** start PROVIDED RECORDS **

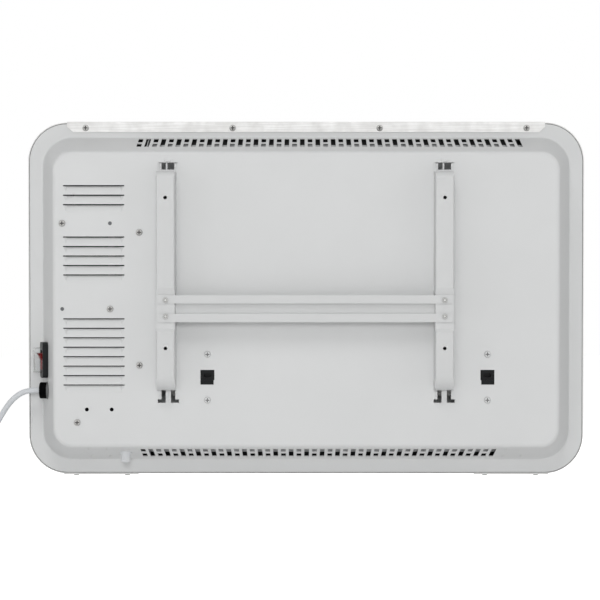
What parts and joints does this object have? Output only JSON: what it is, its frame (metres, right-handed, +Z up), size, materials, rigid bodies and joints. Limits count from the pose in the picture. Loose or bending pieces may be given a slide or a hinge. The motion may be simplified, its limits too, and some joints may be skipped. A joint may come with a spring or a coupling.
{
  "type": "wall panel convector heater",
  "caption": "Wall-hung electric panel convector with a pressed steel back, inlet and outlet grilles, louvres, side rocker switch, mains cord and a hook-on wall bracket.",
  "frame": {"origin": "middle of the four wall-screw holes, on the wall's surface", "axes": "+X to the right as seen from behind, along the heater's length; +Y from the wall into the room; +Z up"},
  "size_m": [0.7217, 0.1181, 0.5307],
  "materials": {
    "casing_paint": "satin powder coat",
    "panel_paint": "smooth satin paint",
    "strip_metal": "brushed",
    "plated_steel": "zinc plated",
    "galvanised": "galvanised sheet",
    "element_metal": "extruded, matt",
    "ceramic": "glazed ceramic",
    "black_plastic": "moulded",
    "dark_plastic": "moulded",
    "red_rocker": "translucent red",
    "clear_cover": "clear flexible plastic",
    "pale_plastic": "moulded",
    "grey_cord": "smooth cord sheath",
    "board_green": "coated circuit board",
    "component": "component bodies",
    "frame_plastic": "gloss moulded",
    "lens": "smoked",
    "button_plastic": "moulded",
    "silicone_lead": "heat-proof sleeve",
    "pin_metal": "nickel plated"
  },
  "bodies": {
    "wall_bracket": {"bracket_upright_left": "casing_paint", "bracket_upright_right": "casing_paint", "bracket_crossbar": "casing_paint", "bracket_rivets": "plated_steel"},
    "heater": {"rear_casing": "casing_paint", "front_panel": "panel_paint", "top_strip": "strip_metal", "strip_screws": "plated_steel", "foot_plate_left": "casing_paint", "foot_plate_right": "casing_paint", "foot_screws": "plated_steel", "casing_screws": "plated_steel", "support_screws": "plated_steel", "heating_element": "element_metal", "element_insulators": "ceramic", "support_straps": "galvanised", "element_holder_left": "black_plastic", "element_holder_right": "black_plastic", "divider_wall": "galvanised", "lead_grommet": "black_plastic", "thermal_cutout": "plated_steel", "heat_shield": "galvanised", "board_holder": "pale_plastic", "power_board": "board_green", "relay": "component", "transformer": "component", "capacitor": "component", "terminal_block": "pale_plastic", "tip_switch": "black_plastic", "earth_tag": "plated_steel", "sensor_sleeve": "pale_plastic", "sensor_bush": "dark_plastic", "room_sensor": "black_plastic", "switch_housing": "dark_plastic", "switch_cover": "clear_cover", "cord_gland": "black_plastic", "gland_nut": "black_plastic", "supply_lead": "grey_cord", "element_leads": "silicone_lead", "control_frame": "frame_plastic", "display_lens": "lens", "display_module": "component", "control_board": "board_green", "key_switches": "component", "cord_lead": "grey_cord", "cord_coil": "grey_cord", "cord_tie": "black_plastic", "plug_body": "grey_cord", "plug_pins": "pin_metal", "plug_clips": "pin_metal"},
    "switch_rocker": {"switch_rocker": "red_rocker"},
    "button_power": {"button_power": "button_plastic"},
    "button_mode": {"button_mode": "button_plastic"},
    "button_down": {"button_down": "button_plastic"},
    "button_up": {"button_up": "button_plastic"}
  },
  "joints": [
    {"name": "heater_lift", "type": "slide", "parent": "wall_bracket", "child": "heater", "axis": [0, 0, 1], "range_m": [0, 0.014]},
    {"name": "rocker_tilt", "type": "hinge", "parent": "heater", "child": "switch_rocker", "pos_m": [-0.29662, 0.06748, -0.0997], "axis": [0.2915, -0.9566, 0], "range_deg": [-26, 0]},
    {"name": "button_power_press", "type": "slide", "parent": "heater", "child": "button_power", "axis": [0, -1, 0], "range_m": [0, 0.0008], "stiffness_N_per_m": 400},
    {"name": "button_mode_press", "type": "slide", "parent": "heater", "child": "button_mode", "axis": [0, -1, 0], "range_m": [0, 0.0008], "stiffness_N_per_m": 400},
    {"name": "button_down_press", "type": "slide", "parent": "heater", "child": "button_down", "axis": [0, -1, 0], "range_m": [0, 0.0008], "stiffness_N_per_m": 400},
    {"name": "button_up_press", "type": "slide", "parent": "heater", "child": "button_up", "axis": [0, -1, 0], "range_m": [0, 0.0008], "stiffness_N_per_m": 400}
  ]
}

** end PROVIDED RECORDS **
** start PROVIDED RECORDS **

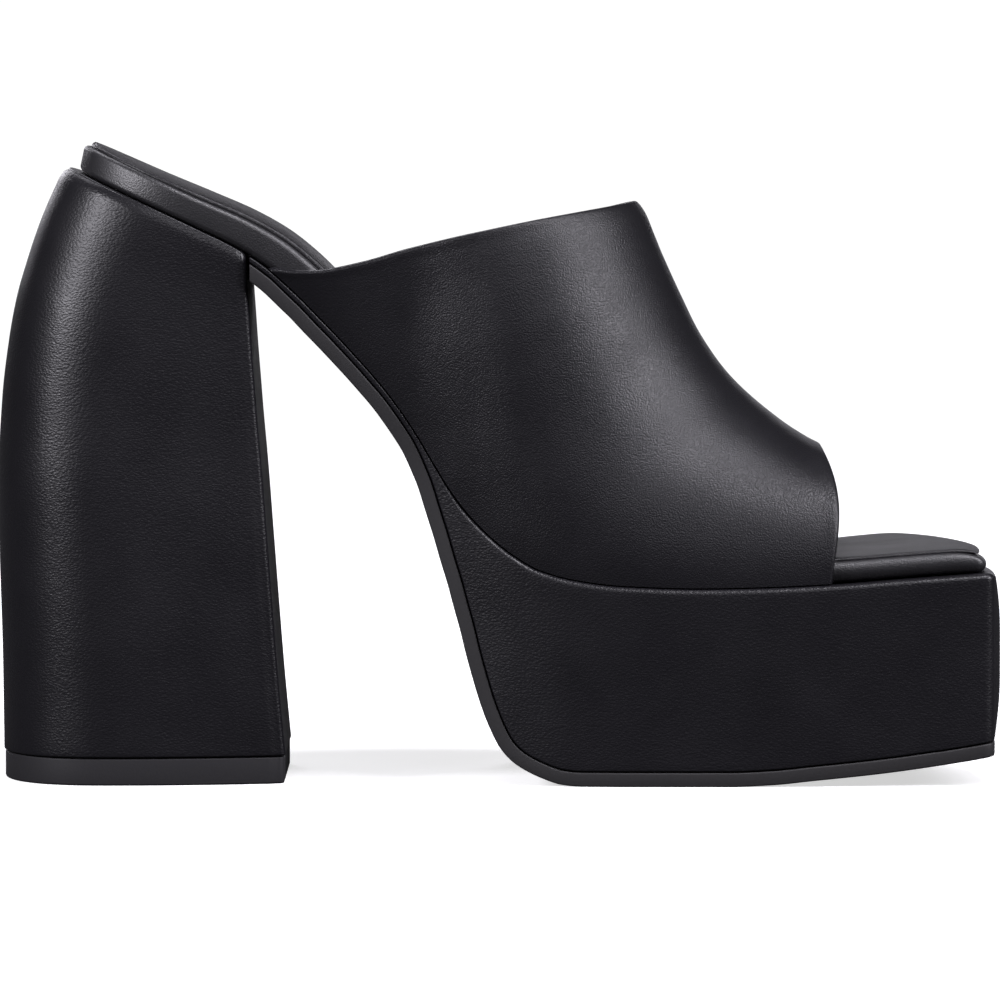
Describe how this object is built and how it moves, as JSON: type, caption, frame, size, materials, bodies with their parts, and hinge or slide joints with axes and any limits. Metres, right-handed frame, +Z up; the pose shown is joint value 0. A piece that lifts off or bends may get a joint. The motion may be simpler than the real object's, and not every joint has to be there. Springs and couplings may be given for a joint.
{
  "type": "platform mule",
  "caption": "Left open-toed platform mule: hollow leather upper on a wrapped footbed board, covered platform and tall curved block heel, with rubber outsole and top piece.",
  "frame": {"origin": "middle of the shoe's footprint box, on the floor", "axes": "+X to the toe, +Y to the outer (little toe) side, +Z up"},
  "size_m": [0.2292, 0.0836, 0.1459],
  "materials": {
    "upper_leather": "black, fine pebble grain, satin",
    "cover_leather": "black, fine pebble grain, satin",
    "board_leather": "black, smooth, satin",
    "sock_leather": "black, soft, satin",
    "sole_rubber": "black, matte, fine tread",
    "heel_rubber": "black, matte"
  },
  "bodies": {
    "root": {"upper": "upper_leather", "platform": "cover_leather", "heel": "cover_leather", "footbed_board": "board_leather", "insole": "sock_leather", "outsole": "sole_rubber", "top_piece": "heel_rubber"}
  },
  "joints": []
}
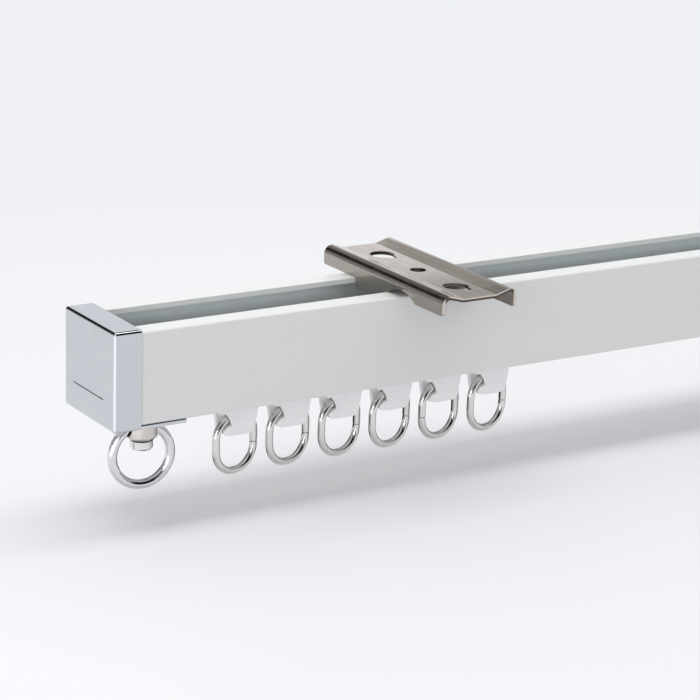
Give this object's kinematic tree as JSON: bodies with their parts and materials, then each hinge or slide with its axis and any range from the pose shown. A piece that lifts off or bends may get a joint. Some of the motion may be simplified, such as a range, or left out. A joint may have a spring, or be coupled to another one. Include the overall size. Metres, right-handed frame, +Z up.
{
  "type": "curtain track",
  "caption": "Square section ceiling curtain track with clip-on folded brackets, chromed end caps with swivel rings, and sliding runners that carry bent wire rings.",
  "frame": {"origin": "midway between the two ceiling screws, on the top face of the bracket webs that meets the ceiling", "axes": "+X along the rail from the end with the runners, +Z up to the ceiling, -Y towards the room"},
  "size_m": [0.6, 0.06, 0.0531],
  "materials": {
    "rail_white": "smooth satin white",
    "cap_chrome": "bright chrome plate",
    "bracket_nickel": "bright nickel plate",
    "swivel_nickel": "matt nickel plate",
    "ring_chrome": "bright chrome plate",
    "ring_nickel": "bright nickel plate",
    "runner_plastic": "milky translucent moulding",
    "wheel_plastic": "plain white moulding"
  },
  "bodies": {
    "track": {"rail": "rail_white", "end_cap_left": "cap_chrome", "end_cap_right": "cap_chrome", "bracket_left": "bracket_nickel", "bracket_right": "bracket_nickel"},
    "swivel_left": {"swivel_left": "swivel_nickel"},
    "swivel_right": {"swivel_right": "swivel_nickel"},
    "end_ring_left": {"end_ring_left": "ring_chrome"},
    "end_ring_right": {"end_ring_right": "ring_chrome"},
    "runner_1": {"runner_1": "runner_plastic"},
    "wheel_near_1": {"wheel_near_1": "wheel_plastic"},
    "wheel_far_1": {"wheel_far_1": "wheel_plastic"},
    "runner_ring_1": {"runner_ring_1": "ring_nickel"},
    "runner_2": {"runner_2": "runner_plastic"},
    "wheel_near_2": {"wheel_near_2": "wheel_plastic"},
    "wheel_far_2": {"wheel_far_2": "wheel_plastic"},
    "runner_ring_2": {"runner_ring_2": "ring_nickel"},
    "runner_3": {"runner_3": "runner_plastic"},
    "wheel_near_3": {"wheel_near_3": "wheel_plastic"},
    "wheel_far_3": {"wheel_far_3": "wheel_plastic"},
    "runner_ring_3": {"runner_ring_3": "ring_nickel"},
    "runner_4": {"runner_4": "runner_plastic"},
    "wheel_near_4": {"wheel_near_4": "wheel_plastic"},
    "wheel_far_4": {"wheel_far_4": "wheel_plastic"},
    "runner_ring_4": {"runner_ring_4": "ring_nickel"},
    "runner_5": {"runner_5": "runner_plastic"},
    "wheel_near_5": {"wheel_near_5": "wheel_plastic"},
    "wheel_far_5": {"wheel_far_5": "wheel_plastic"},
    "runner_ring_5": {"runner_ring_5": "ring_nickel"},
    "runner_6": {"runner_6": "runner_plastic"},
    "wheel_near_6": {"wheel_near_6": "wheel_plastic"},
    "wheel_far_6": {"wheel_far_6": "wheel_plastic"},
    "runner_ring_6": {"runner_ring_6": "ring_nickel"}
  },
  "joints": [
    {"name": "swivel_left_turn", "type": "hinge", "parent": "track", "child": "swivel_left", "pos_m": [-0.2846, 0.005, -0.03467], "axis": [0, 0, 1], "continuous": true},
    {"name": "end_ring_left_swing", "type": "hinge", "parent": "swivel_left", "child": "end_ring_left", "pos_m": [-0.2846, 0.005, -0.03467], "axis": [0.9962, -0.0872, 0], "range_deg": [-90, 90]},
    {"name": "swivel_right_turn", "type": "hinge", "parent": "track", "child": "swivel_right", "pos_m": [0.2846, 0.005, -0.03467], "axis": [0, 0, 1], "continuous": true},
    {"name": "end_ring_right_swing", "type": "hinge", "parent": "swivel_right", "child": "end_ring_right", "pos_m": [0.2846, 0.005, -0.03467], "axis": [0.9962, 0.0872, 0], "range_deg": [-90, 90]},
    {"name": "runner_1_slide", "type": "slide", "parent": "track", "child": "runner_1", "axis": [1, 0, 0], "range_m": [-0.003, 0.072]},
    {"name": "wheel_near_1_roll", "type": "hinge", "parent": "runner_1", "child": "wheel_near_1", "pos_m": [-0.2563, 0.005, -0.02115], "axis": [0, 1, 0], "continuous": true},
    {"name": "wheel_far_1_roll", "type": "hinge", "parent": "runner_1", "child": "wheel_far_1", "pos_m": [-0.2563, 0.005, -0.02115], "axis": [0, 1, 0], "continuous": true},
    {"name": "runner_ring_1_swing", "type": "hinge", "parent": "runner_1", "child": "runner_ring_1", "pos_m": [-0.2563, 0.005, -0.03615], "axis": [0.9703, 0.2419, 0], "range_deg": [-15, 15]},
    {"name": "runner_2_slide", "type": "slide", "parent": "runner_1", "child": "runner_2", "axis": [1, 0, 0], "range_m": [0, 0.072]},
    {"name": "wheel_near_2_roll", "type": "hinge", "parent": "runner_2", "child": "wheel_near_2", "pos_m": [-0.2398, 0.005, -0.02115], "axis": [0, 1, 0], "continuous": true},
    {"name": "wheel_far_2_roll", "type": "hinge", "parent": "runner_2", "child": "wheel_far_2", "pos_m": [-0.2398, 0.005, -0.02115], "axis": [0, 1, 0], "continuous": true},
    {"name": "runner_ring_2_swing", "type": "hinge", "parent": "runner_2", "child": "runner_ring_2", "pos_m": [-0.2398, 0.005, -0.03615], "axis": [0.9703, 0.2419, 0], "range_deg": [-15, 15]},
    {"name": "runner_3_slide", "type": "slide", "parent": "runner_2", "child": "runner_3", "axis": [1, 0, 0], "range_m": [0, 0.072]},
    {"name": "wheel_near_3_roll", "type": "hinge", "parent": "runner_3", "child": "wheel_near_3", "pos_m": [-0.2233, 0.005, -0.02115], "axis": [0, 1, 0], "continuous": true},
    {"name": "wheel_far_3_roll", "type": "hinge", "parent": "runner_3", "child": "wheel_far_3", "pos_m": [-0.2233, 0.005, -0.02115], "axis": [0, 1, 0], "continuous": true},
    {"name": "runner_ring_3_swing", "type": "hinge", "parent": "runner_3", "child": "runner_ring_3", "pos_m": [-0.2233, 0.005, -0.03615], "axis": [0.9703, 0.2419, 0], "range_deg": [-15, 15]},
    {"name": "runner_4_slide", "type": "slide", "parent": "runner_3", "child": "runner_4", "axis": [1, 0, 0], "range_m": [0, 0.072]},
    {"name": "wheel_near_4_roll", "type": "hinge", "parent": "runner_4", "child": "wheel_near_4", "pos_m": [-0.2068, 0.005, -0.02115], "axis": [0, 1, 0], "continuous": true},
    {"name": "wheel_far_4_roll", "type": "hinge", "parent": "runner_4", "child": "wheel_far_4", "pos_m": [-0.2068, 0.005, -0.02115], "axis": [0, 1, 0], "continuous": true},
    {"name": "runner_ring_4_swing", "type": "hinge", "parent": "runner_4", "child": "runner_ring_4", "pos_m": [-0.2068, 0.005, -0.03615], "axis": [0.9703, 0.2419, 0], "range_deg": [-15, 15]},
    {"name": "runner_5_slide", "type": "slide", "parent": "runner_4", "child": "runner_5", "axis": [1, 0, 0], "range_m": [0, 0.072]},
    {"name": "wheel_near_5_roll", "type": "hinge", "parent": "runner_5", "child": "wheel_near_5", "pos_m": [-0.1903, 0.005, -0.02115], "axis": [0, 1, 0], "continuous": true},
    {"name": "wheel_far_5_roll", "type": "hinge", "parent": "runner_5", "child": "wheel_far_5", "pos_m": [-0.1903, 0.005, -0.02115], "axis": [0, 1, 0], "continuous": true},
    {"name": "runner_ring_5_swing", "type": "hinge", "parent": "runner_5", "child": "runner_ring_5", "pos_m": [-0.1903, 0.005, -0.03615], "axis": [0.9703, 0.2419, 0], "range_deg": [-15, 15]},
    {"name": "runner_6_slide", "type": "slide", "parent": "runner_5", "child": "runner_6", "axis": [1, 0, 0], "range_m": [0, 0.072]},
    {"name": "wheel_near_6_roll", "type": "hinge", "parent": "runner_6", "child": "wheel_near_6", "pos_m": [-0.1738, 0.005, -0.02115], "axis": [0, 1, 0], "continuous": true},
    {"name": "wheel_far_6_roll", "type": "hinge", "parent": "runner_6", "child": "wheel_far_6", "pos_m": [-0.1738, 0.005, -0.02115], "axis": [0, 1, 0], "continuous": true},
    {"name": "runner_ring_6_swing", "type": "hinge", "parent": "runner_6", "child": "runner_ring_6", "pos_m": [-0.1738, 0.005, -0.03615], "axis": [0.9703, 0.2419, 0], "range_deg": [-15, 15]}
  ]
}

** end PROVIDED RECORDS **

* WHAT TO PRODUCE *
Your task is to gather all lines from the entries above that hold the word "joints".

* COMPLETED TASK *
What parts and joints does this object have? Output only JSON: what it is, its frame (metres, right-handed, +Z up), size, materials, rigid bodies and joints. Limits count from the pose in the picture. Loose or bending pieces may be given a slide or a hinge. The motion may be simplified, its limits too, and some joints may be skipped. A joint may come with a spring or a coupling.
  "joints": [
Describe how this object is built and how it moves, as JSON: type, caption, frame, size, materials, bodies with their parts, and hinge or slide joints with axes and any limits. Metres, right-handed frame, +Z up; the pose shown is joint value 0. A piece that lifts off or bends may get a joint. The motion may be simpler than the real object's, and not every joint has to be there. Springs and couplings may be given for a joint.
  "joints": []
  "joints": [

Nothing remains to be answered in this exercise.